Revision history for this message
Launchpad Janitor (janitor) wrote :

[Expired for mysql-5.6 (Ubuntu) because there has been no activity for 60 days.]

Changed in mysql-5.6 (Ubuntu):
status: Incomplete → Expired
Changed in mysql-5.6 (Ubuntu):
status: Expired → Confirmed
tags: added: utopic vivid
Changed in mysql-5.6 (Ubuntu):
importance: Undecided → High
Revision history for this message
Léon Hagenaars-Keus (hagenaarsdotnu) wrote :

Same result here, though the situation is different, as my physical home-server has 3.8 gig ram and 4 gig swap.
At the moment of install, at least 3 gig is available for mysql and the whole swap is still empty.
Still the install won't finish.

Revision history for this message
Robie Basak (racb) wrote :

It seems to me that the original problem reported was solved by using a system with more memory, and that an appropriate workaround is to reduce max_connections on low memory systems.

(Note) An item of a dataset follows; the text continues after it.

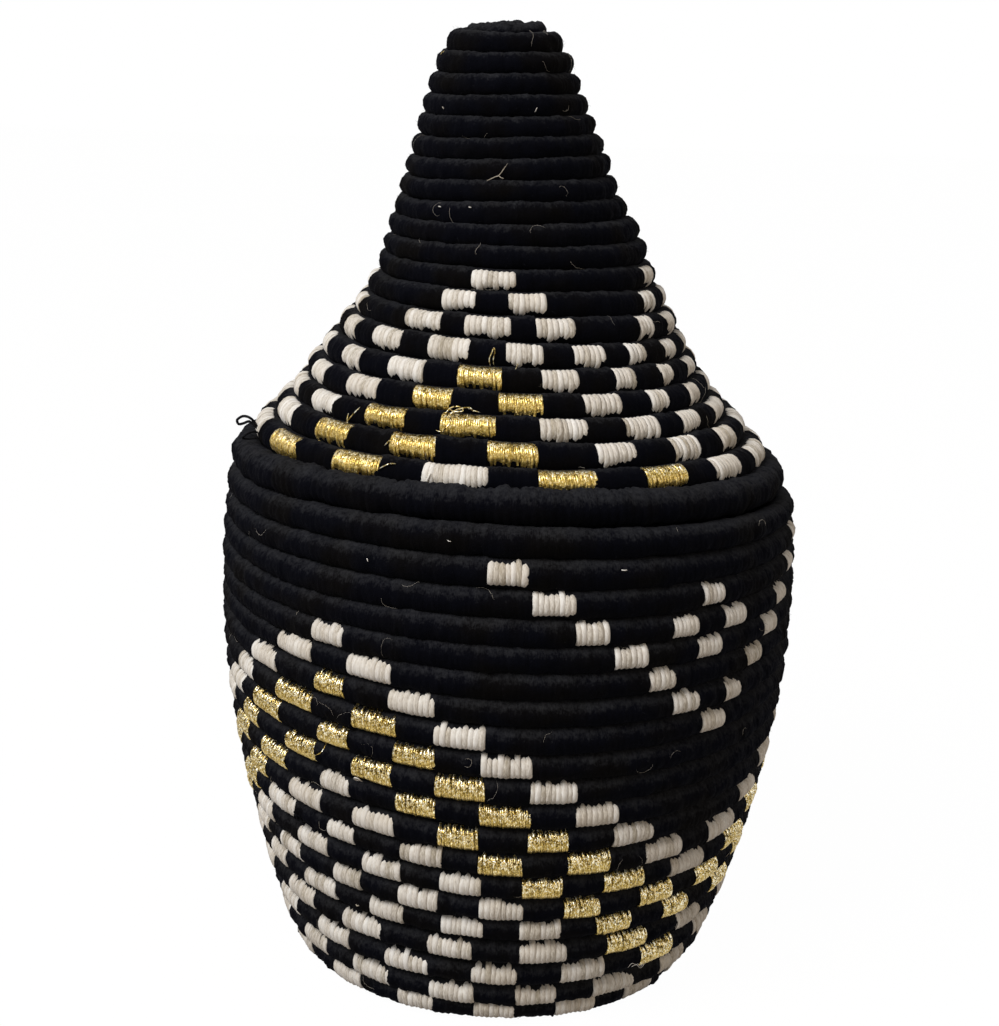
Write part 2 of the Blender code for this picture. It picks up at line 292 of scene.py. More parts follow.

I don't think it's appropriate to reduce this setting by default, so I think this bug warrants "Won't Fix" status though I am happy to reconsider if somebody objects and does think the default should be lower for all Ubuntu users.

Léon, there are many reasons that a postinst might fail, and this bug is only one of them. If your postinst is failing for a different reason, please file a separate bug if you want your bug tracked or fixed. This bug tracks the failure due to low memory, and it is not useful to conflate it with other, separate issues which might need separate fixes.

summary: - Post-installation script fails
+ Post-installation script fails on systems with too little memory
Changed in mysql-5.6 (Ubuntu):
status: Confirmed → Won't Fix
Revision history for this message
Léon Hagenaars-Keus (hagenaarsdotnu) wrote :

Sorry Robie, my issue disappeared, a zentyal.cnf for mysql was wreaking havoc. zentyal removed=>issue gone.

Revision history for this message
tmnuwan12 (tmnuwan12-soc) wrote :

Yes. I was running Vagrant and I had to increase the memory to 1024MB of the VM. Increasing the memory worked for me.

Thanks a lot. Hope this helps someone.